When you think about Thursday evening and the San Francisco 49ers' role in it, you end up realizing that a lot of people thought Kyle Shanahan was in the beginning stages of his great reinvention, when as it turned out he did the same thing the same way with the same thought processes.
You may decide for yourselves the efficacy of the approach, but it is a reminder for next time that Shanahan is who he is, and does what he does.
He did not reach for Mac Jones, and he did not trade Jimmy Garoppolo. He drafted Trey Lance and decided on an orderly transition at quarterback that may or may not even happen. He had John Lynch, FS (Faithful Sidekick) call the Green Bay Packers once about Aaron Rodgers' availability, got told no and stopped his tire-kicking before the rest of the world became overheated about it. Frankly, we're surprised he hasn't called about Patrick Mahomes, just because due diligence never dies.
We have all erred on this 49er draft, all but those who saw Trey Lance as the choice from the start of the specuprocess. We knew it was Justin Fields until we knew it was Mac Jones until we thought it might be Rodgers. And in the end, what we knew was nothing. Shanahan did what he always does, hide in plain sight, and for all the people who claimed to have access to Shanahan's thinking, whatever the hell that is, damned few thought he would slowly and rationally, with Garoppolo remaining first among equals until further notice. He will be forever condemned here for not being made of adamantium, and for not hitting Emanuel Sanders in stride, but that is standard fan behavior and as such not to be trusted. Shanahan has stayed the course, which is to be mindful of future developments while not rashly discarding what doesn't need to be discarded yet.
True, by taking Lance he did cause some agita among the commentariat and teams like the Bears and Patriots, who leaped to fill their quarterback voids with Fields and Jones, but none of that is Shanahan's problem. He still isn't sure that any of us will be alive on Sunday, but we'd like to think he said that more in hope than probability. In terms of information, he was as useful as he would have been if he'd slapped "Kick Me" signs on every member of the NFL's Gasbag Army, and since he doesn't have to work in service to any of them, he did fine.

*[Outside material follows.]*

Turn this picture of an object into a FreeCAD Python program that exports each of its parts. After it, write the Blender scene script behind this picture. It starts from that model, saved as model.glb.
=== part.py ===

Of course, the clock now starts on the topic of when Lance should take Garoppolo's job, which we can safely assume will start well before Labor Day, but that too is not Shanahan's concern. He showed us all how he views draft noise by slapping two sets of buds in each ear and going about the business. It's a helpful reminder for next year, one that won't be heeded, because most draft nerds would rather have the noise. Now there will still be Rodgers blowback stories because those are more fun than OTAs (and while we're at it, breaking all the metatarsals in both feet is more fun than OTAs), but that's Lynch's problem, since he's the guy who drops the dimes on Shanahan's behalf.
But in general, we got all the answers we needed Thursday, when the 49ers passed on yet another chance for quarterback regime change and opted for stability that comes from better blocking, running and catching all around. Shanahan isn't old, but he is fashioned, and those remain the fundamentals of the sport. Noise doesn't come up much as a factor, except to the outside world.